:: DATA SECTION
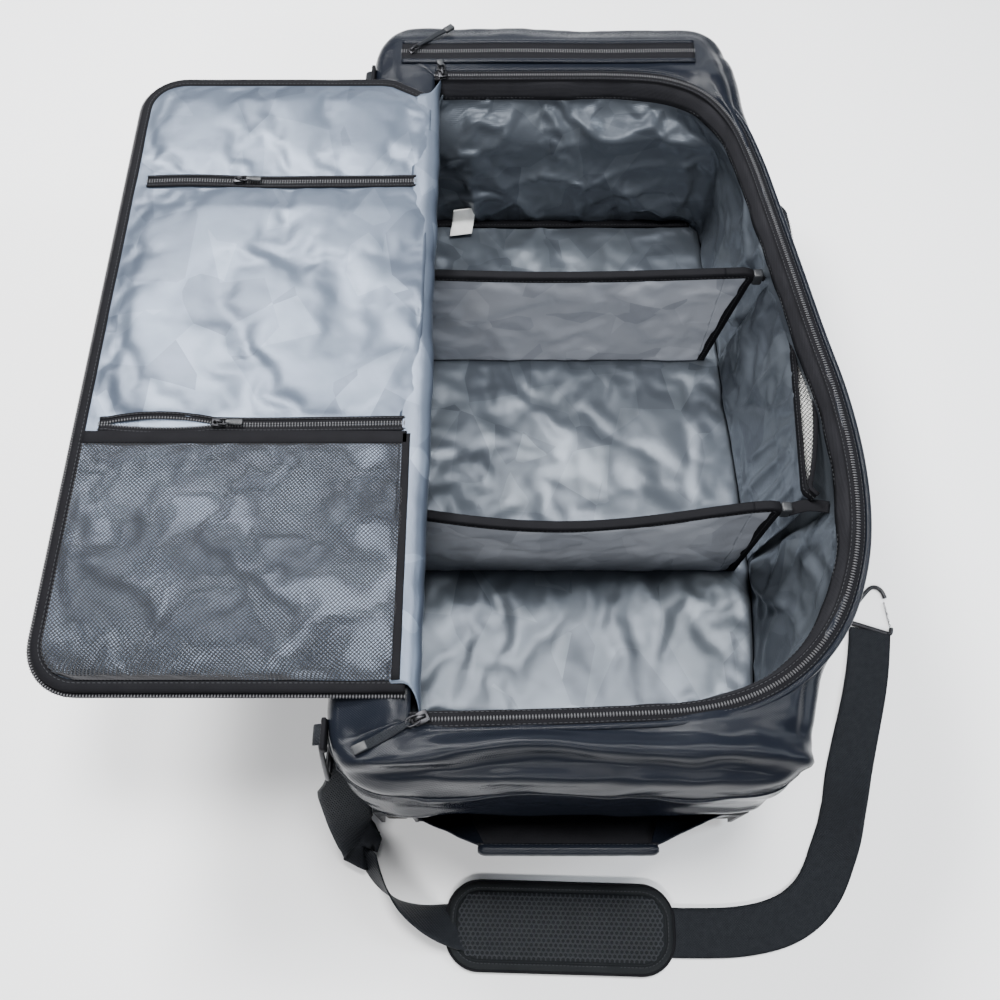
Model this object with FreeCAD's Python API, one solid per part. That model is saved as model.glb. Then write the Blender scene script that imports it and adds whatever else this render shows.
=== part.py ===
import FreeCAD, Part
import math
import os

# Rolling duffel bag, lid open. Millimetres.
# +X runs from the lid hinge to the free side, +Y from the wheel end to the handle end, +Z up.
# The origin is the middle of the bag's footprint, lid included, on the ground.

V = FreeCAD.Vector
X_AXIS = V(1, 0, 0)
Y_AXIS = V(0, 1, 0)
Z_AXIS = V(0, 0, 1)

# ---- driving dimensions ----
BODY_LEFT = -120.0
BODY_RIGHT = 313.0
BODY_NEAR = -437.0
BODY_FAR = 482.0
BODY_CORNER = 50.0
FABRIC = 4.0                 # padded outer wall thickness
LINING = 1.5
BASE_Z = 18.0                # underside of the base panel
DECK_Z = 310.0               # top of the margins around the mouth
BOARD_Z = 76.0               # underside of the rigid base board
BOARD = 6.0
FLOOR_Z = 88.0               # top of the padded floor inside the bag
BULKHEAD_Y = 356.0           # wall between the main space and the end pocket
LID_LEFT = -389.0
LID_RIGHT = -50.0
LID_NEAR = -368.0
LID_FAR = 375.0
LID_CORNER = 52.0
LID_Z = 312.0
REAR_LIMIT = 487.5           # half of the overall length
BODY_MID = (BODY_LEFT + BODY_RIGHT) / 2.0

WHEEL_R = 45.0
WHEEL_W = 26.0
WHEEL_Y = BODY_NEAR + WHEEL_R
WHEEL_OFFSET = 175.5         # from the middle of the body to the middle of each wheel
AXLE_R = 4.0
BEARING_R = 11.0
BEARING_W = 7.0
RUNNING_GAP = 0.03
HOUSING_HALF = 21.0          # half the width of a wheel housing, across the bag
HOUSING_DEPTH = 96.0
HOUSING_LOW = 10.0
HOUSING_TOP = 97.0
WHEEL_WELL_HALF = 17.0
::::
### EXERCISE AIM:
Please reproduce exactly the lines above, beginning with the first and ending with the line that contains "Z_AXIS = V(0, 0, 1)", and include nothing outside that range.

### SOLUTION FOR THIS TASK:
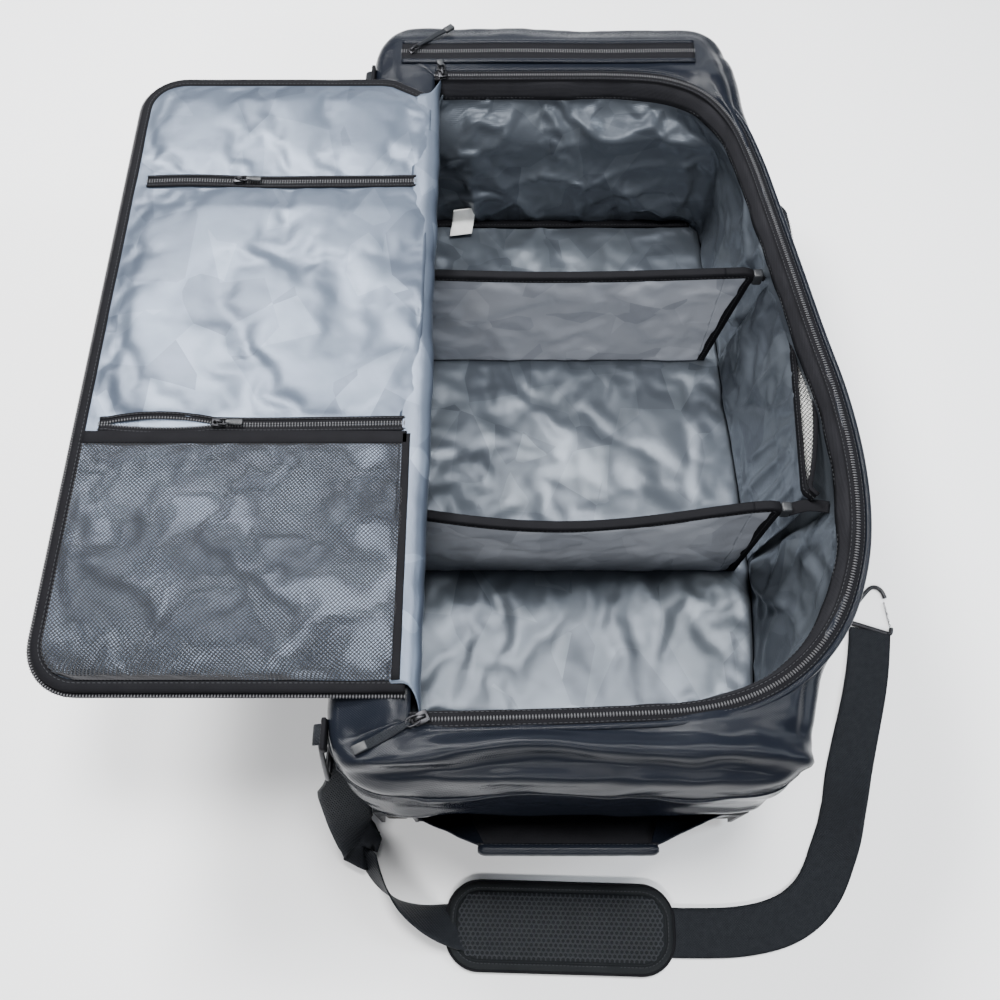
Model this object with FreeCAD's Python API, one solid per part. That model is saved as model.glb. Then write the Blender scene script that imports it and adds whatever else this render shows.
=== part.py ===
import FreeCAD, Part
import math
import os

# Rolling duffel bag, lid open. Millimetres.
# +X runs from the lid hinge to the free side, +Y from the wheel end to the handle end, +Z up.
# The origin is the middle of the bag's footprint, lid included, on the ground.

V = FreeCAD.Vector
X_AXIS = V(1, 0, 0)
Y_AXIS = V(0, 1, 0)
Z_AXIS = V(0, 0, 1)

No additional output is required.